* **Short problem**:
From the first line of the data through the line containing "137, 26.5)), STRAP)", return each line exactly.

[START Collected material]

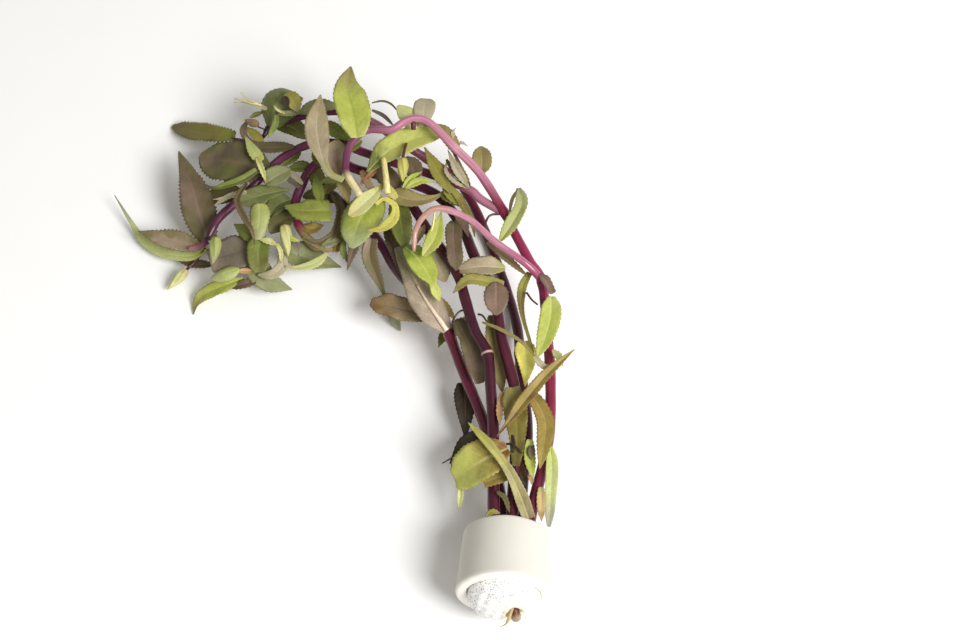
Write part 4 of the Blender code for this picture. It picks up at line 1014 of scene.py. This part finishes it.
blade("slip_5k", "tan_pale", 7.4, ((-26.5, 160.5, 33), (-26.2, 166, 33.2), (-25.6, 172.3, 32)),
      (0.35, 0.55, 0.75, 0.92, 1.0, 1.0, 0.9, 0.5), fold=5, teeth=0.08)
blade("slip_5m", "grey_rose", 0.9, ((-44, 174, 27), (-40.5, 175, 26.5), (-37.5, 174, 26),
       (-34.5, 170.5, 25.5)), STRAP, teeth=0.02)
blade("slip_5n", "grey_rose", 1.5, ((-44, 171, 27), (-40, 169, 26.5), (-36.3, 165, 26)), STRAP, teeth=0.02)
blade("slip_5o", "lime", 2.2, ((-33, 139.5, 28), (-30, 143, 29), (-26.5, 145, 29.5)))
blade("slip_5p", "lime", 3, ((-32, 139, 28.5), (-27.5, 141.5, 29), (-22.5, 141, 29)))
blade("slip_5q", "orange", 2, ((-40, 150.5, 28), (-43.5, 145.5, 27.5), (-48, 141, 26.5)), STRAP)
blade("slip_5r", "brown_rose", 7, ((-34, 141, 25), (-39, 146, 25), (-41, 152, 25)), ROUND)
blade("slip_5s", "brown_rose", 6, ((-30, 144, 25.5), (-29.5, 148, 26), (-32, 153, 26)), ROUND)
blade("slip_5t", "green_dark", 3.4, ((-47, 157.5, 29), (-50, 154.5, 29.5), (-52, 151.5, 29)))
blade("slip_5u", "mauve_brown", 3, ((12.5, 108, 26), (14.5, 104.5, 26.5), (16.5, 100.5, 26)), CUT,
      wave=0.25)
blade("slip_5v", "lime_pale", 2.6, ((16, 81.5, 23), (18, 79, 23), (19.5, 75.5, 23)))
blade("slip_5w", "khaki", 1.3, ((-6.5, 91, 24), (-1, 88, 25), (5.5, 83.5, 25.5), (10.5, 78, 25)), STRAP,
      teeth=0.08)
blade("slip_5x", "tan_pale", 2.2, ((10, 78.5, 25), (13, 74.5, 25), (16.5, 75, 24.5)), STRAP)
blade("slip_5y", "gold", 3, ((12, 35, 19), (12, 30.5, 18.5), (12, 24, 17.5)), STRAP)
blade("slip_5z", "lime", 3.6, ((8.5, 51, 20), (8.5, 44.5, 19.5), (9.5, 38, 19)), STRAP)
blade("slip_5aa", "khaki", 4.4, ((-55, 146, 26), (-52.5, 141, 25.5), (-51, 135, 25)))
blade("slip_5ab", "tan_brown", 2.6, ((-47, 147, 27), (-44.5, 141.5, 27), (-41.5, 137, 26.5)), STRAP)

# Leaves of the long and the arching shoot
# The left tip carries purple-brown pairs and a long green strap that hangs close over the sheet.
# The arching shoot has one lime leaf left, on a short bare stalk, and a few scraps under it.
blade("leaf_6a", "umber", 17, ((-79, 154, 17.5), (-91, 156, 17.5), (-103.5, 161.5, 13)), ROUND, fold=6,
      teeth=0.6)
blade("leaf_6b", "brown_rose", 11.5, ((-99.5, 131, 7.5), (-102.3, 139.5, 10), (-105.8, 150.5, 13),
       (-111, 164, 12)), (0.5, 0.85, 1.0, 0.95, 0.75, 0.5, 0.28, 0.04), fold=8, teeth=0.5)
blade("leaf_6c", "rose_tan", 7.5, ((-101, 127, 10.5), (-109, 129.5, 9.5), (-116, 132, 8.5),
       (-123.5, 135, 7)), fold=10, teeth=0.5)
blade("leaf_6d", "lime_to_grey", 3.8, ((-99.5, 127, 8.3), (-105.5, 126, 5.6), (-114.5, 128.5, 3.5),
       (-122, 133.8, 2.5), (-127, 141, 3.5), (-133, 150.5, 5)),
      (0.5, 0.9, 1.0, 0.95, 0.8, 0.45, 0.25, 0.06), fold=5, teeth=0.1)
blade("leaf_6e", "grey_rose", 13, ((-83, 125.5, 12.5), (-90, 123.5, 12), (-98, 121, 11)), CUT, fold=5)
blade("leaf_6f", "green_hood", 7.4, ((-71.5, 145.5, 17), (-80, 144, 16.5), (-88.5, 141.5, 15.5)),
      (0.12, 0.3, 0.55, 0.8, 1.0, 1.0, 0.9, 0.35))
blade("leaf_6g", "grey_green", 7.5, ((-80, 146.5, 19), (-76.5, 149, 19.5), (-71.5, 152.5, 19)), ROUND)
blade("leaf_6h", "lime_tan", 5.6, ((-87, 116.5, 7.5), (-92.5, 114.5, 6), (-98.5, 113, 4),
       (-102.5, 110.5, 2), (-103.8, 106.5, 0.4)), (0.2, 0.55, 0.85, 1.0, 0.95, 0.72, 0.45, 0.04), wave=0.12)
blade("leaf_7a", "lime", 5.6, ((-26, 113.5, 27.5), (-22, 120, 29), (-20, 128.5, 31)))
blade("slip_6i", "brown", 7, ((-88, 149, 10), (-96, 147, 10), (-103, 146, 9)), ROUND)
blade("slip_6j", "green_dark", 3, ((-82.5, 150.5, 21), (-87.5, 147.5, 20), (-92.5, 146, 19),
       (-97, 145.5, 18), (-100, 147.3, 17), (-102.5, 149.5, 16)),
      (0.8, 0.95, 1.0, 0.9, 0.7, 0.35, 0.15, 0.05), fold=30, teeth=0.06)
blade("slip_6k", "tan_pale", 2.2, ((-86, 143.5, 19), (-92, 142.5, 17.5), (-97, 140, 16)), STRAP)
blade("slip_6l", "tan_pale", 1.2, ((-92, 142.5, 17.5), (-94.5, 142, 17), (-97.5, 142, 16.5)))
blade("slip_6m", "brown_rose", 3.4, ((-97, 123, 5), (-105, 124, 4), (-111, 126.5, 3)))
blade("slip_6n", "lime_grey", 5.4, ((-87.5, 116.5, 14), (-92, 115, 14), (-97, 113.5, 12.5)), ROUND,
      cup=-0.5, fold=4)
blade("slip_6o", "orange", 2.2, ((-83.5, 116, 13.2), (-88.5, 115.8, 13.6)), STRAP)
blade("slip_6p", "brown_rose", 3.4, ((-82.5, 115, 8), (-87, 114, 7.5), (-91, 113.5, 6)), STRAP)
blade("slip_6q", "green_dark", 6.4, ((-80.5, 127, 13), (-85.5, 131, 13), (-90.5, 135, 12)))
blade("slip_6r", "lime_grey", 7, ((-81.5, 139.5, 18), (-81.3, 134, 17.8), (-81.8, 126.8, 15.5)),
      (0.75, 0.95, 1.0, 0.95, 0.85, 0.72, 0.66, 0.5), cup=-0.4, fold=4, wave=0.12)
blade("slip_6s", "brown", 2.2, ((-86, 146, 20), (-88.5, 141, 20.5), (-88.5, 137.5, 20.5),
       (-86, 132.5, 19.5), (-83.5, 128.5, 18.5), (-82.5, 124, 17)), STRAP, fold=30)
blade("slip_6t", "green_hood", 3.2, ((-52.5, 143, 27), (-57, 144, 26), (-62, 143.5, 24)))
blade("slip_6u", "green_dark", 4, ((-60.5, 138, 20), (-62, 144.5, 20), (-63, 151, 20)))
blade("slip_6v", "green_dark", 2.4, ((-64, 157.5, 22), (-62.5, 154, 22), (-61, 151, 22)))
blade("slip_6w", "olive", 5.4, ((-64.5, 156.5, 15), (-62.5, 150.5, 15), (-61, 143.5, 14.5)), STRAP)
blade("slip_6x", "olive", 4, ((-61, 144, 16), (-57.5, 147.5, 16.5), (-53, 151, 16)))
blade("slip_6y", "brown_rose", 5, ((-62.5, 148, 15), (-59.5, 145, 15), (-55.5, 141.5, 14.5)), STRAP)
blade("slip_6z", "ochre", 5, ((-67, 134, 13), (-64, 132.5, 13), (-60, 134, 13)), wave=0.12)
blade("slip_6aa", "umber", 4.4, ((-67.5, 145, 13), (-63.5, 146, 13), (-58, 148, 13)), ROUND)
blade("slip_7b", "tan_brown", 2.2, ((-25.5, 126.5, 26), (-27, 123, 25), (-28, 120.5, 24)))
blade("slip_7c", "tan_brown", 2.6, ((-5, 120.5, 25), (2, 114, 24.5), (8.5, 108, 24)), STRAP)
blade("slip_7d", "olive_light", 2.6, ((-17.5, 140.5, 28), (-14, 135.5, 27), (-10, 127.5, 26),
       (-9, 122.5, 25)), STRAP)
blade("slip_7e", "mauve_brown", 3.6, ((-16, 132.5, 25.6), (-13, 128, 25.4), (-11, 122, 25.2)))

# Buds
# Closed teardrop buds of young leaves, furled round each other with pale edges. Each sits at the
# tip of a shoot or of a short stalk of its own.
BUD_SIDES = 24
BUD_ROWS = 20
BUD_POINT = 0.02
BUD_EDGES = 5
FURL_DEPTH = 0.10


def bud(name, finish, radius, base, tip):
    """A closed bud from its base to its tip, swollen low down, with five furled edges."""
    start = Vector(base)
    reach = Vector(tip) - start
    turn_to = Vector((0, 0, 1)).rotation_difference(reach.normalized()).to_matrix()
    points, marks = [], []
    for i in range(BUD_ROWS + 1):
        along = i / BUD_ROWS
        swell = math.sin(math.pi * (0.12 + 0.88 * along) ** 0.75) ** 0.8 if along < 1 else BUD_POINT
        for k in range(BUD_SIDES):
            angle = 2 * math.pi * k / BUD_SIDES
            furl = 1 + FURL_DEPTH * math.sin(BUD_EDGES * angle + BUD_EDGES * along)
            r = radius * max(BUD_POINT, swell) * furl
            height = along * reach.length
            points.append(start + turn_to @ Vector((r * math.cos(angle), r * math.sin(angle), height)))
            marks.append((math.sin(BUD_EDGES / 2 * angle + BUD_EDGES / 2 * along), along, 1.0))
    faces = tube_faces(BUD_ROWS, BUD_SIDES)
    piece_from(name, points, faces, LEAF_SKINS[finish], {"blade": marks})


bud("bud_1", "lime_grey", 1.9, (-95.5, 127, 16.5), (-96.5, 118, 14.5))
bud("bud_2", "lime_pale", 1.6, (-106.5, 121.5, 4.5), (-113, 115, 2))
bud("bud_3", "cream", 2.0, (-73, 132.5, 15), (-71.5, 121.5, 13.5))
bud("bud_5", "tan_brown", 1.35, (-83, 168.5, 22), (-88, 171, 21))
bud("bud_4", "lime_yellow", 1.8, (-33, 148, 33), (-33, 140.5, 30))

# Stalks and threads
# Short bare bud and leaf stalks, some broken off, the thick pale midrib of one leaf, and dead
# threadlike roots between the stems. They are the thinnest parts of the bunch.
BARE = stalk_material("bare stalk", ((0.0, paint(82, 44, 46)), (1.0, paint(70, 34, 36))))
CREAM = stalk_material("cream stalk", ((0.0, paint(206, 196, 140)), (1.0, paint(200, 186, 120))))
DEAD = stalk_material("dead thread", ((0.0, paint(52, 38, 32)), (1.0, paint(44, 32, 28))))
RIB = stalk_material("leaf rib", ((0.0, paint(226, 206, 186)), (1.0, paint(196, 180, 154))))
LILAC = stalk_material("mauve stalk", ((0.0, PLUM), (1.0, paint(140, 96, 96))))

stalk("stalk_bud_2", BARE, 0.5, 0.5, ((-100, 128, 8), (-103.5, 124.5, 5.5), (-106.5, 121.5, 4.5)))
stalk("stalk_leaf_6c", LILAC, 1.2, 0.8, ((-99.3, 128.8, 11.4), (-101.5, 127, 11),
      (-105.5, 126, 10.6)))
stalk("rib_leaf_1d", RIB, 0.8, 0.35, ((-18, 91.3, 17.9), (-20.8, 95, 19.2), (-24, 99.6, 20),
      (-28, 107, 20)))
stalk("stalk_leaf_4h", BARE, 0.6, 0.5, ((-81.5, 166, 14.5), (-86, 166.8, 14), (-93, 169, 12.2)))
stalk("stalk_bud_4", BARE, 0.5, 0.5, ((-33, 147.5, 33), (-32.5, 152, 32), (-32, 155, 31)))
stalk("stalk_cream", CREAM, 1.1, 0.9, ((-38, 137, 28.5), (-38.5, 142, 30), (-39.5, 149.5, 31)))
stalk("stalk_stub", BARE, 0.9, 0.8, ((-29.5, 160.5, 36), (-29.5, 158, 35)))
stalk("stalk_leaf_5e", LILAC, 0.5, 0.5, ((-7.4, 144.2, 29.8), (-7.4, 145.4, 27), (-7.2, 147.4, 24)))
stalk("stalk_leaf_7a", CREAM, 0.4, 0.35, ((-22, 129.5, 33), (-22.5, 125, 31), (-23.5, 121, 29)))
stalk("star_1", DEAD, 0.45, 0.3, ((3, 51, 22.8), (3.6, 48, 23.4), (3.2, 45, 23)))
stalk("star_2", DEAD, 0.4, 0.3, ((1.2, 48.5, 22), (3.4, 47.4, 23.4), (6, 45, 22.8)))
stalk("thread_1", DEAD, 0.35, 0.3, ((-16.5, 91, 20), (-16, 93, 22), (-14, 95.5, 23),
      (-11.5, 96.5, 22.5)))
stalk("thread_2", DEAD, 0.35, 0.3, ((-8, 94, 24), (-6.5, 93.5, 24), (-5, 91.5, 23.5)))
stalk("thread_3", DEAD, 0.3, 0.25, ((-85.5, 170, 20), (-82.5, 168.5, 20), (-80, 168, 19)))
stalk("thread_4", DEAD, 0.25, 0.2, ((-15.5, 51, 7), (-17.5, 50, 6.5), (-19.5, 49, 6)))
stalk("thread_5", DEAD, 0.25, 0.2, ((-15, 50.5, 7), (-16.2, 49.5, 6.5), (-16.5, 47, 6)))
stalk("thread_6", BARE, 0.4, 0.35, ((-0.5, 130, 27), (-4, 129.5, 27), (-5.5, 126, 26.5),
      (-4.5, 122, 26)))
stalk("thread_7", BARE, 0.35, 0.3, ((8, 102, 24), (9.5, 99.5, 24), (11.5, 97.5, 24)))
stalk("thread_8", CREAM, 0.25, 0.2, ((-82, 175, 24), (-87, 176.2, 24), (-91.5, 179, 22)))
stalk("thread_9", CREAM, 0.25, 0.2, ((-83, 175.5, 24), (-86.5, 176.8, 24), (-91.5, 177.5, 22)))
stalk("thread_10", CREAM, 0.2, 0.15, ((-85, 176, 23.5), (-87.5, 179, 22.5), (-89.5, 181.5, 22)))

[END Collected material]

* **Task solution**:
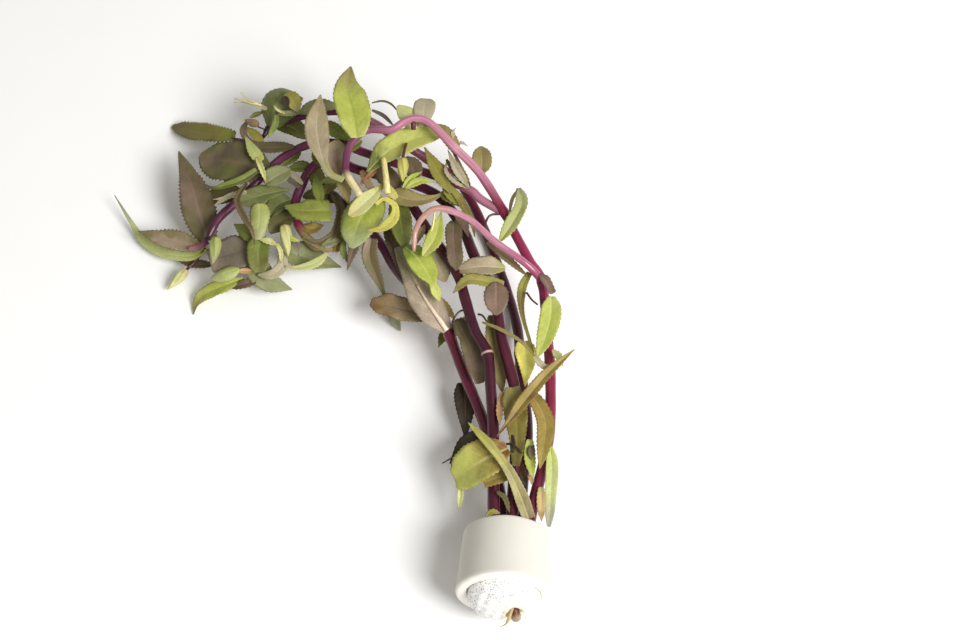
Write part 4 of the Blender code for this picture. It picks up at line 1014 of scene.py. This part finishes it.
blade("slip_5k", "tan_pale", 7.4, ((-26.5, 160.5, 33), (-26.2, 166, 33.2), (-25.6, 172.3, 32)),
      (0.35, 0.55, 0.75, 0.92, 1.0, 1.0, 0.9, 0.5), fold=5, teeth=0.08)
blade("slip_5m", "grey_rose", 0.9, ((-44, 174, 27), (-40.5, 175, 26.5), (-37.5, 174, 26),
       (-34.5, 170.5, 25.5)), STRAP, teeth=0.02)
blade("slip_5n", "grey_rose", 1.5, ((-44, 171, 27), (-40, 169, 26.5), (-36.3, 165, 26)), STRAP, teeth=0.02)
blade("slip_5o", "lime", 2.2, ((-33, 139.5, 28), (-30, 143, 29), (-26.5, 145, 29.5)))
blade("slip_5p", "lime", 3, ((-32, 139, 28.5), (-27.5, 141.5, 29), (-22.5, 141, 29)))
blade("slip_5q", "orange", 2, ((-40, 150.5, 28), (-43.5, 145.5, 27.5), (-48, 141, 26.5)), STRAP)
blade("slip_5r", "brown_rose", 7, ((-34, 141, 25), (-39, 146, 25), (-41, 152, 25)), ROUND)
blade("slip_5s", "brown_rose", 6, ((-30, 144, 25.5), (-29.5, 148, 26), (-32, 153, 26)), ROUND)
blade("slip_5t", "green_dark", 3.4, ((-47, 157.5, 29), (-50, 154.5, 29.5), (-52, 151.5, 29)))
blade("slip_5u", "mauve_brown", 3, ((12.5, 108, 26), (14.5, 104.5, 26.5), (16.5, 100.5, 26)), CUT,
      wave=0.25)
blade("slip_5v", "lime_pale", 2.6, ((16, 81.5, 23), (18, 79, 23), (19.5, 75.5, 23)))
blade("slip_5w", "khaki", 1.3, ((-6.5, 91, 24), (-1, 88, 25), (5.5, 83.5, 25.5), (10.5, 78, 25)), STRAP,
      teeth=0.08)
blade("slip_5x", "tan_pale", 2.2, ((10, 78.5, 25), (13, 74.5, 25), (16.5, 75, 24.5)), STRAP)
blade("slip_5y", "gold", 3, ((12, 35, 19), (12, 30.5, 18.5), (12, 24, 17.5)), STRAP)
blade("slip_5z", "lime", 3.6, ((8.5, 51, 20), (8.5, 44.5, 19.5), (9.5, 38, 19)), STRAP)
blade("slip_5aa", "khaki", 4.4, ((-55, 146, 26), (-52.5, 141, 25.5), (-51, 135, 25)))
blade("slip_5ab", "tan_brown", 2.6, ((-47, 147, 27), (-44.5, 141.5, 27), (-41.5, 137, 26.5)), STRAP)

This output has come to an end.